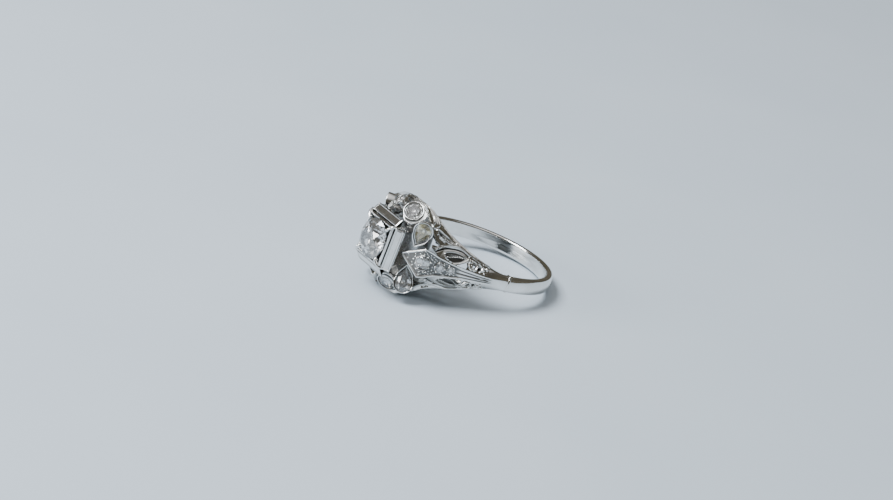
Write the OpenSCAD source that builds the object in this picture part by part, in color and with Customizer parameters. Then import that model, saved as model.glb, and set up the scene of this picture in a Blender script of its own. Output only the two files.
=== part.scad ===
// Old-cut diamond engagement ring with a square box head, eight bezel-set side stones
// and pierced, stone-set shoulders.
// Drawn upright first: X runs across the head from shoulder to shoulder, Y is the finger
// axis and Z points from the finger to the centre stone. lie_down() then puts it on a table.
// "near" is +X, "far" is -X, "north" is +Y and "south" is -Y before it is laid down.
// All lengths in mm.

/* [Finger and shank] */
// Inside diameter of the ring
finger_d = 17; // [14:0.1:22]
// Radial thickness of the plain shank
shank_t = 0.98; // [0.6:0.02:2]
// Width of the plain shank along the finger
shank_w = 1.92; // [1:0.02:4]
// Radius of the dome on the outside of the shank
shank_dome = 2.2; // [1:0.1:6]
// Angle from the head at which the plain shank starts
shank_from = 71; // [60:1:85]
// Angle from the head at which the solid shoulder starts
shoulder_from = 58; // [50:1:65]
// Thickness of the polished rim round the finger opening
rim_t = 0.62; // [0.3:0.02:1]
// Width of that rim
rim_w = 0.6; // [0.3:0.05:1.2]
// Angle from the head of the narrow collar bead
collar_at = 78; // [73:0.5:90]

/* [Box head] */
// Height of the top edge of the box above the finger centre
box_top = 16.2; // [13:0.1:20]
// Height of the foot of the box
box_foot = 10.1; // [9.3:0.1:12]
// Outer half side of the box at its top edge
box_half = 2.56; // [1.5:0.02:4]
// Outer half side of the box at its foot
box_foot_half = 1.9; // [1:0.02:3]
// Wall of the box
box_wall = 0.3; // [0.2:0.02:0.6]
// Outer half side of the sloping panels at their top
panel_half = 2.82; // [2:0.02:4.5]
// How far the panels lean out from top to foot
panel_out = 0.86; // [0:0.05:1.5]
// Drop from the top edge of the box to the top of the panels
panel_drop = 0.3; // [0.3:0.02:1.5]
// Height of the sloping panels
panel_h = 0.65; // [0.5:0.05:3]
// Thickness of the flat panels
panel_t = 0.2; // [0.1:0.02:0.5]
// Radius of the corner posts
prong_r = 0.18; // [0.1:0.01:0.35]
// Height of the corner posts below the top edge of the box
prong_h = 1.6; // [0.6:0.05:3]
// Radius of the grains that hold the centre stone
prong_bead_r = 0.3; // [0.2:0.02:0.6]
// Thickness of the gallery plate under the box
gallery_t = 0.45; // [0.3:0.05:1]

/* [Stones] */
// Radius of the centre stone
centre_r = 2.45; // [1.5:0.05:3.5]
// Height of its girdle above the top edge of the box
stone_lift = 0.18; // [0.1:0.02:0.6]
// Outer radius of the round bezels
round_bezel_r = 1.23; // [0.8:0.05:1.6]
// Radius of the round side stones
round_stone_r = 0.96; // [0.5:0.02:1.3]
// Outer radius of the round end of the pear bezels
pear_bezel_r = 1.2; // [0.8:0.02:1.5]
// Radius of the round end of the pear stones
pear_stone_r = 0.94; // [0.5:0.02:1.2]
// Depth of the bezel cups
bezel_depth = 0.95; // [0.5:0.05:1.5]

/* [Shoulder plates] */
// Thickness of the stone-set plates
plate_t = 0.38; // [0.2:0.02:0.8]
// Width of the raised border of the plates
border_w = 0.24; // [0.1:0.02:0.5]
// Depth of the sunk field inside the border
field_d = 0.12; // [0.05:0.01:0.25]
// Radius of the grains that hold the plate stones
grain_r = 0.17; // [0.08:0.01:0.3]
// Thickness of the pierced side walls
wall_t = 0.4; // [0.25:0.01:0.8]

/* [Hidden] */
$fn = 48;
finger_r = finger_d / 2;
shank_r = finger_r + shank_t;
// Centre and outward direction of the round bezels in the +X +Y quarter
round_at = [1.62, 4.74, 13.4];
round_dir = [0.42, 0.63, 0.66];
// Pointed end, round end and outward direction of the pear bezels in the +X +Y quarter
pear_tip = [4.05, 1.05, 13.38];
pear_end = [4.97, 4.52, 13.38];
pear_dir = [0.72, -0.19, 0.67];
// The far pears are set a little lower and closer to the box
pear_far_shift = [0.45, 0, -0.45];
// Outside line of the plates, from the tip beside the box to the shank, as [x, z]
plate_line = [
    [3.3, 14.4], [6.1, 13.1], [6.75, 10.8], [7.4, 9.2],
    [8.2, 7], [8.75, 5.1], [8.96, 3.1]
];
// Half width of the plates by height, as [z, y]
plate_half = [
    [14.4, 0], [13.1, 1.85], [12.2, 1.62], [11.2, 1.26], [9.5, 0.92],
    [8, 0.7], [6.5, 0.52], [5, 0.4], [3.3, 0.3]
];
// Plate stones in the near plate, as [x, z, lean from vertical, radius]
plate_set = [[5.95, 12.8, 56, 0.84], [6.82, 10.75, 73, 0.6], [7.27, 9.45, 70, 0.42]];
// Half width of the finger opening across the head, as [x, y]
mouth = [
    [-8.3, 1.12], [-7.36, 1.4], [-5.46, 2.15], [-2.9, 3.1], [-1.2, 3.85], [0, 4],
    [1.2, 3.85], [2.9, 3.1], [5.46, 2.15], [7.36, 1.4], [8.3, 1.12]
];
// Side wall in the +Y half: angle from the head, y of its foot, radius and y of its ridge,
// radius and y of its top
wall_foot_r = 9.05;
wall_rows = [
    [0, 4.08, 11, 5.3, 12.45, 5.72], [6, 3.95, 11, 5.3, 12.52, 5.74],
    [12, 3.6, 11, 5.05, 12.55, 5.55], [17, 3.3, 10.9, 4.5, 12.9, 4.8],
    [22, 3, 10.8, 3.9, 13.3, 3.85], [25, 2.85, 10.75, 3.55, 13.9, 2.5],
    [30, 2.6, 10.65, 3.05, 13, 1.28], [36, 2.35, 10.5, 2.65, 12.1, 0.94],
    [41, 2.12, 10.35, 2.28, 11.5, 0.8], [47, 1.88, 10.1, 1.83, 10.9, 0.62],
    [54, 1.6, 9.8, 1.38, 10.4, 0.48], [60, 1.4, 9.6, 1.1, 10.02, 0.4]
];
// The ring rests on the top edge of its south skirt and on the tail of the shank
rest_row = wall_rows[1];
lie_tilt = atan2(rest_row[5] - shank_w / 2, rest_row[4] * cos(rest_row[0]) + shank_r);

function unit(v) = v / norm(v);

// Laying the upright ring on the table
module lie_down() {
    rotate([0, lie_tilt, 0])
        rotate([90, 0, -90])
            children();
}

module metal(tone = 0.8) {
    color([tone, tone, tone])
        lie_down()
            children();
}

module gem() {
    color([0.86, 0.93, 0.97])
        lie_down()
            children();
}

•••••

**PROBLEM:**
Output all of the material, please, exactly as it stands.

**EXPECTED ANSWER:**
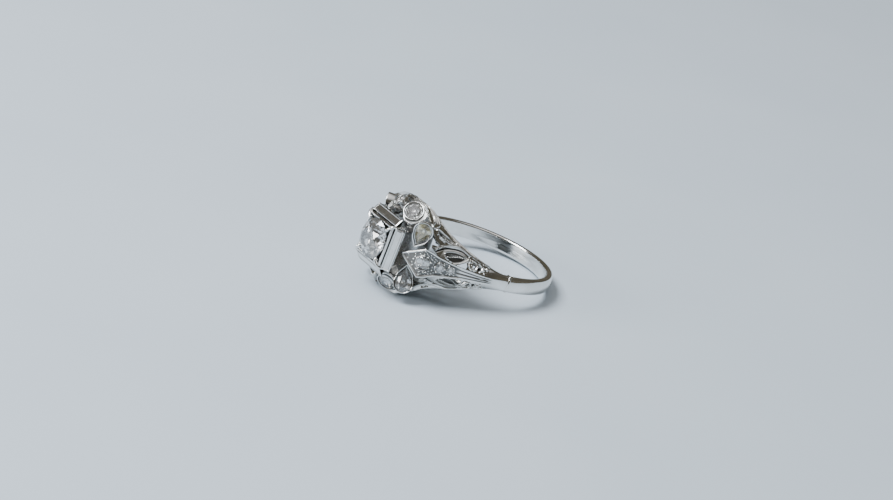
Write the OpenSCAD source that builds the object in this picture part by part, in color and with Customizer parameters. Then import that model, saved as model.glb, and set up the scene of this picture in a Blender script of its own. Output only the two files.
=== part.scad ===
// Old-cut diamond engagement ring with a square box head, eight bezel-set side stones
// and pierced, stone-set shoulders.
// Drawn upright first: X runs across the head from shoulder to shoulder, Y is the finger
// axis and Z points from the finger to the centre stone. lie_down() then puts it on a table.
// "near" is +X, "far" is -X, "north" is +Y and "south" is -Y before it is laid down.
// All lengths in mm.

/* [Finger and shank] */
// Inside diameter of the ring
finger_d = 17; // [14:0.1:22]
// Radial thickness of the plain shank
shank_t = 0.98; // [0.6:0.02:2]
// Width of the plain shank along the finger
shank_w = 1.92; // [1:0.02:4]
// Radius of the dome on the outside of the shank
shank_dome = 2.2; // [1:0.1:6]
// Angle from the head at which the plain shank starts
shank_from = 71; // [60:1:85]
// Angle from the head at which the solid shoulder starts
shoulder_from = 58; // [50:1:65]
// Thickness of the polished rim round the finger opening
rim_t = 0.62; // [0.3:0.02:1]
// Width of that rim
rim_w = 0.6; // [0.3:0.05:1.2]
// Angle from the head of the narrow collar bead
collar_at = 78; // [73:0.5:90]

/* [Box head] */
// Height of the top edge of the box above the finger centre
box_top = 16.2; // [13:0.1:20]
// Height of the foot of the box
box_foot = 10.1; // [9.3:0.1:12]
// Outer half side of the box at its top edge
box_half = 2.56; // [1.5:0.02:4]
// Outer half side of the box at its foot
box_foot_half = 1.9; // [1:0.02:3]
// Wall of the box
box_wall = 0.3; // [0.2:0.02:0.6]
// Outer half side of the sloping panels at their top
panel_half = 2.82; // [2:0.02:4.5]
// How far the panels lean out from top to foot
panel_out = 0.86; // [0:0.05:1.5]
// Drop from the top edge of the box to the top of the panels
panel_drop = 0.3; // [0.3:0.02:1.5]
// Height of the sloping panels
panel_h = 0.65; // [0.5:0.05:3]
// Thickness of the flat panels
panel_t = 0.2; // [0.1:0.02:0.5]
// Radius of the corner posts
prong_r = 0.18; // [0.1:0.01:0.35]
// Height of the corner posts below the top edge of the box
prong_h = 1.6; // [0.6:0.05:3]
// Radius of the grains that hold the centre stone
prong_bead_r = 0.3; // [0.2:0.02:0.6]
// Thickness of the gallery plate under the box
gallery_t = 0.45; // [0.3:0.05:1]

/* [Stones] */
// Radius of the centre stone
centre_r = 2.45; // [1.5:0.05:3.5]
// Height of its girdle above the top edge of the box
stone_lift = 0.18; // [0.1:0.02:0.6]
// Outer radius of the round bezels
round_bezel_r = 1.23; // [0.8:0.05:1.6]
// Radius of the round side stones
round_stone_r = 0.96; // [0.5:0.02:1.3]
// Outer radius of the round end of the pear bezels
pear_bezel_r = 1.2; // [0.8:0.02:1.5]
// Radius of the round end of the pear stones
pear_stone_r = 0.94; // [0.5:0.02:1.2]
// Depth of the bezel cups
bezel_depth = 0.95; // [0.5:0.05:1.5]

/* [Shoulder plates] */
// Thickness of the stone-set plates
plate_t = 0.38; // [0.2:0.02:0.8]
// Width of the raised border of the plates
border_w = 0.24; // [0.1:0.02:0.5]
// Depth of the sunk field inside the border
field_d = 0.12; // [0.05:0.01:0.25]
// Radius of the grains that hold the plate stones
grain_r = 0.17; // [0.08:0.01:0.3]
// Thickness of the pierced side walls
wall_t = 0.4; // [0.25:0.01:0.8]

/* [Hidden] */
$fn = 48;
finger_r = finger_d / 2;
shank_r = finger_r + shank_t;
// Centre and outward direction of the round bezels in the +X +Y quarter
round_at = [1.62, 4.74, 13.4];
round_dir = [0.42, 0.63, 0.66];
// Pointed end, round end and outward direction of the pear bezels in the +X +Y quarter
pear_tip = [4.05, 1.05, 13.38];
pear_end = [4.97, 4.52, 13.38];
pear_dir = [0.72, -0.19, 0.67];
// The far pears are set a little lower and closer to the box
pear_far_shift = [0.45, 0, -0.45];
// Outside line of the plates, from the tip beside the box to the shank, as [x, z]
plate_line = [
    [3.3, 14.4], [6.1, 13.1], [6.75, 10.8], [7.4, 9.2],
    [8.2, 7], [8.75, 5.1], [8.96, 3.1]
];
// Half width of the plates by height, as [z, y]
plate_half = [
    [14.4, 0], [13.1, 1.85], [12.2, 1.62], [11.2, 1.26], [9.5, 0.92],
    [8, 0.7], [6.5, 0.52], [5, 0.4], [3.3, 0.3]
];
// Plate stones in the near plate, as [x, z, lean from vertical, radius]
plate_set = [[5.95, 12.8, 56, 0.84], [6.82, 10.75, 73, 0.6], [7.27, 9.45, 70, 0.42]];
// Half width of the finger opening across the head, as [x, y]
mouth = [
    [-8.3, 1.12], [-7.36, 1.4], [-5.46, 2.15], [-2.9, 3.1], [-1.2, 3.85], [0, 4],
    [1.2, 3.85], [2.9, 3.1], [5.46, 2.15], [7.36, 1.4], [8.3, 1.12]
];
// Side wall in the +Y half: angle from the head, y of its foot, radius and y of its ridge,
// radius and y of its top
wall_foot_r = 9.05;
wall_rows = [
    [0, 4.08, 11, 5.3, 12.45, 5.72], [6, 3.95, 11, 5.3, 12.52, 5.74],
    [12, 3.6, 11, 5.05, 12.55, 5.55], [17, 3.3, 10.9, 4.5, 12.9, 4.8],
    [22, 3, 10.8, 3.9, 13.3, 3.85], [25, 2.85, 10.75, 3.55, 13.9, 2.5],
    [30, 2.6, 10.65, 3.05, 13, 1.28], [36, 2.35, 10.5, 2.65, 12.1, 0.94],
    [41, 2.12, 10.35, 2.28, 11.5, 0.8], [47, 1.88, 10.1, 1.83, 10.9, 0.62],
    [54, 1.6, 9.8, 1.38, 10.4, 0.48], [60, 1.4, 9.6, 1.1, 10.02, 0.4]
];
// The ring rests on the top edge of its south skirt and on the tail of the shank
rest_row = wall_rows[1];
lie_tilt = atan2(rest_row[5] - shank_w / 2, rest_row[4] * cos(rest_row[0]) + shank_r);

function unit(v) = v / norm(v);

// Laying the upright ring on the table
module lie_down() {
    rotate([0, lie_tilt, 0])
        rotate([90, 0, -90])
            children();
}

module metal(tone = 0.8) {
    color([tone, tone, tone])
        lie_down()
            children();
}

module gem() {
    color([0.86, 0.93, 0.97])
        lie_down()
            children();
}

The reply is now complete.